Vocalist and bassist Karen Cowley recalls how a negative interaction with a man at a protest for housing in Dublin inspired her to pen the song, out of her frustration with what she saw as prejudice disguised as apathy.

“Over the last two years, I’ve been involved in some work regarding the refugee crisis at home and abroad, and unfortunately this man's tone echoed a lot of comments I've read from people trying to downplay crises or shirk social responsibility for them,” Karen says. “Oftentimes, I think people use condescension and apathy to disguise prejudices, be it sexism, racism, classism… the verse that refers to the repeal movement touches on the misunderstanding that feminism is somehow 'greedy' or 'unnecessary nowadays'.”

She wouldn’t give it a break, crying equality, the eighth and the state, she’s never happy,” Karen sings lightly, from the perspective of the people ignorant to Ireland’s major crises.
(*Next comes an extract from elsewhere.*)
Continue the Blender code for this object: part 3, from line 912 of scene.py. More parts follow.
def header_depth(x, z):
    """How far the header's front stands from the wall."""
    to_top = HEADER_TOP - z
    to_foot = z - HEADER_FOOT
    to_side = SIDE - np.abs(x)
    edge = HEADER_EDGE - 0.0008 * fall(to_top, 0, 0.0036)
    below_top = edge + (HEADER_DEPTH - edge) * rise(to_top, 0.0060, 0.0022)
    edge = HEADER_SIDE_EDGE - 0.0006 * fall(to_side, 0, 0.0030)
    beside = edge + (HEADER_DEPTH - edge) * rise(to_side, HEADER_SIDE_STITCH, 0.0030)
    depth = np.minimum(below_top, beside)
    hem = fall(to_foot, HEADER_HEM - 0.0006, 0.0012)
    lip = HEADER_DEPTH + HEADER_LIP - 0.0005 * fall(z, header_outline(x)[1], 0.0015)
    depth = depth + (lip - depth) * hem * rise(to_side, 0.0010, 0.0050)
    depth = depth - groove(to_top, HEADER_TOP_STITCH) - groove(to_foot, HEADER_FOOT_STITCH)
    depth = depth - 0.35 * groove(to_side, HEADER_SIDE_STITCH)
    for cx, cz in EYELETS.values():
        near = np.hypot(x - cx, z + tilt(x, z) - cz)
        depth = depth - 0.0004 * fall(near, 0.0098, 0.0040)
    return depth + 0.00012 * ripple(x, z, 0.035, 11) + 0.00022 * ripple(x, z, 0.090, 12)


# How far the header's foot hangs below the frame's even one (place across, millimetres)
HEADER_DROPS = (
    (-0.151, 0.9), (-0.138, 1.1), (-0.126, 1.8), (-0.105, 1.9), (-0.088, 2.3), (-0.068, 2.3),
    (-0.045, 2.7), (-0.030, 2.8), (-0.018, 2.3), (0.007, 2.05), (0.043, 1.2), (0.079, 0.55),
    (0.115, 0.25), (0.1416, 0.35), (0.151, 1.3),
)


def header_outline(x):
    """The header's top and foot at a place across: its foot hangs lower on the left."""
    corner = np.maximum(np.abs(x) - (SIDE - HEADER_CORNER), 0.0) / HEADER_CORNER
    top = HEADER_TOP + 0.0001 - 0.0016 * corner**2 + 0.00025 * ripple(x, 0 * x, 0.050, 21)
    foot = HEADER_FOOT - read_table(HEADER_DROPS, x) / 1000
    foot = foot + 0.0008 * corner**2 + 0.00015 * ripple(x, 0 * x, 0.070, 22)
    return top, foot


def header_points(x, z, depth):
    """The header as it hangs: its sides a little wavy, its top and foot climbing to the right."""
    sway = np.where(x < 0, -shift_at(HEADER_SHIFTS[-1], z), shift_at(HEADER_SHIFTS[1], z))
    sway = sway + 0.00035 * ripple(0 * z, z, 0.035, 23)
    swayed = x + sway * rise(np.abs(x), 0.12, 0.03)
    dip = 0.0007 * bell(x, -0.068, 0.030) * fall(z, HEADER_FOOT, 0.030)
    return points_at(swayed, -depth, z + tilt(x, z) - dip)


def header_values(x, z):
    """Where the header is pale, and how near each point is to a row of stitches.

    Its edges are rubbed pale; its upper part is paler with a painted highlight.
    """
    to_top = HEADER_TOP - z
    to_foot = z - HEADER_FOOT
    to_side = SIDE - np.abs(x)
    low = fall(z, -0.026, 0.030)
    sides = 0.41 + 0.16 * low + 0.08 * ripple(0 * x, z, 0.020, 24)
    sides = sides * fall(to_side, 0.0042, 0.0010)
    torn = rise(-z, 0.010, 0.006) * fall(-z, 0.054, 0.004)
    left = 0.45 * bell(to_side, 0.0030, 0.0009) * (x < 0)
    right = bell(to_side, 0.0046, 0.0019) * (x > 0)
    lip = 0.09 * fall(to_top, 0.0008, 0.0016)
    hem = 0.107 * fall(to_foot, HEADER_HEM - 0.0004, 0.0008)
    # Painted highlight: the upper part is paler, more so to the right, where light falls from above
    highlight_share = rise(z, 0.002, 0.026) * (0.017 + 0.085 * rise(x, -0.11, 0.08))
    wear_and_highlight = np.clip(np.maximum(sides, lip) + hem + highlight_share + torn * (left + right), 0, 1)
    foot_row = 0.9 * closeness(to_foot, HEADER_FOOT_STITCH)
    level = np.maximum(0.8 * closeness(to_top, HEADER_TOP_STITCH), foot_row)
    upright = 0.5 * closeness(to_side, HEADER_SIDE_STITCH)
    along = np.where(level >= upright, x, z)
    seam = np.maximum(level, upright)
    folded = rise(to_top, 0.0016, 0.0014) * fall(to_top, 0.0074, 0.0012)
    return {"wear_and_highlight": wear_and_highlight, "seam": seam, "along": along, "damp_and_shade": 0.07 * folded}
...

The emotive video flashes with clips from the refugee crisis, the march against homelessness footage and a pro-choice demonstration in Dublin. It’s poignant now, days before the referendum, as the number of undecided voters wavers.

“Whatever the outcome of this referendum, I’m sure it will only be the beginning of changing Ireland’s restrictive and outdated laws that do not have the welfare of women in their best interests,” Karen affirms. Across the campaign, music, art, and writing has been vital for pushing the pro-choice message. “People are finally starting to talk to each other about abortion and that needs to continue.”